Auto-correlation in the dataset compared to prediction
Once again, we see that this quantity is well predicted by our best-fit DTMC model, while a significant deviation from zero should be visible if there were an efficient LoserQ at act. However, the first-order dynamics we have shown are so small that they would have been difficult to detect without the use of DTMC, which provides some additional motivation for this approach.
Conclusion
So have we shown that there is no LoserQ in League of Legend? Finally? For good? Well, no. In fact, it's impossible to prove that unicorns, dragons and good-smelling League players don't exist. This statement also applies to a lot of other things, including LoserQ. I cannot ontologically disprove their existence without looking at the matchmaking source code. However, we can still get a good interpretation from these results. What is shown here is that matches can be modelled very well by a DTMC that only needs the previous game to define its transitions. In short, using only win/loss information, the best way to predict the outcome of a player's match is to look at his last game. He will then have a \((50.12 \pm 0.17) \%\) chance of winning if his previous game was won, and \((49.40 \pm 0.17) \%\) if his previous game was lost. This behaviour was confirmed by studying the series lengths or autocorrelation that such dynamics would induce and comparing them with what is observed in the real data.

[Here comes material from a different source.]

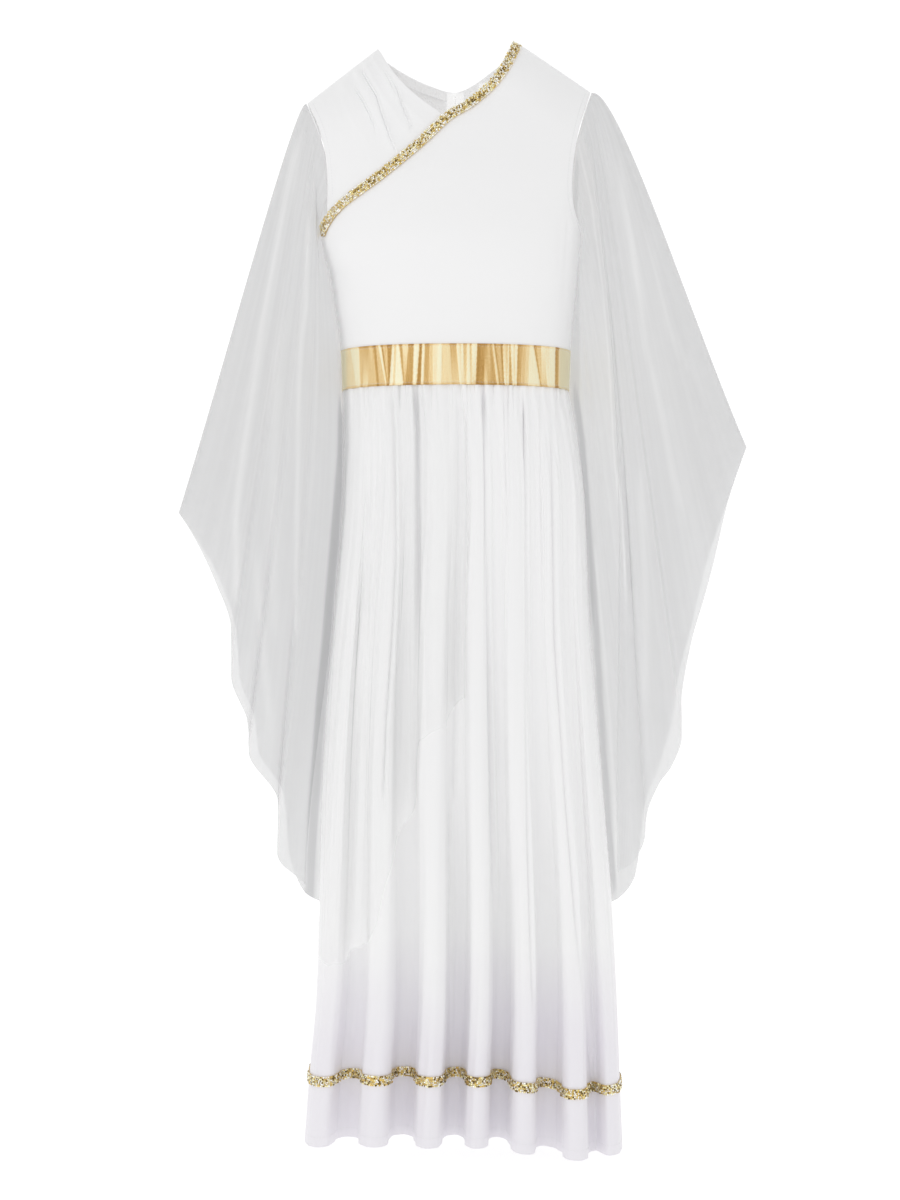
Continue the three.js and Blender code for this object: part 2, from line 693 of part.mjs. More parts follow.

I wouldn't interpret such low values as the result of a process designed to increase player engagement. If this is indeed the case, then Riot's competence is questionable, as the effect of this LoserQ would only be seen once or twice out of several hundred games. In general, it's healthier to come up with simpler, more reasonable interpretations when you're in this kind of situation. Typically, we know that players are more biased after losing1, and that players' bias reduces their overall probability of winning234. This elementary explanation isn't necessarily the right one, but because it's simple, it should be preferred until proven otherwise. In the end, even using a more robust methodology and better quality data, we still find the same results as I presented on reddit in 2023.
Takeaways
Players reduce their win rate by \((0.60 \pm 0.17) \%\) after a loss and increase it by \((0.12 \pm 0.17) \%\) after a win. This is a significant departure from randomness, but you can see its effect once or twice for hundreds of players. In this situation, either LoserQ does not exist, or if it does, it is really ineffective.
Why people would still believe in LoserQ?
- Being ranked too low/high early in the season, leading to large win/loss streaks until the hidden Elo stabilises.
- Underdamped MMR system, where the official rank would be much faster to move than the hidden elo.
- Confirmation bias, as many people think they see patterns in the player they are matched against.
- Coping, as lower ranked players tend to overestimate their own skill and think they are being held back by matchmaking5.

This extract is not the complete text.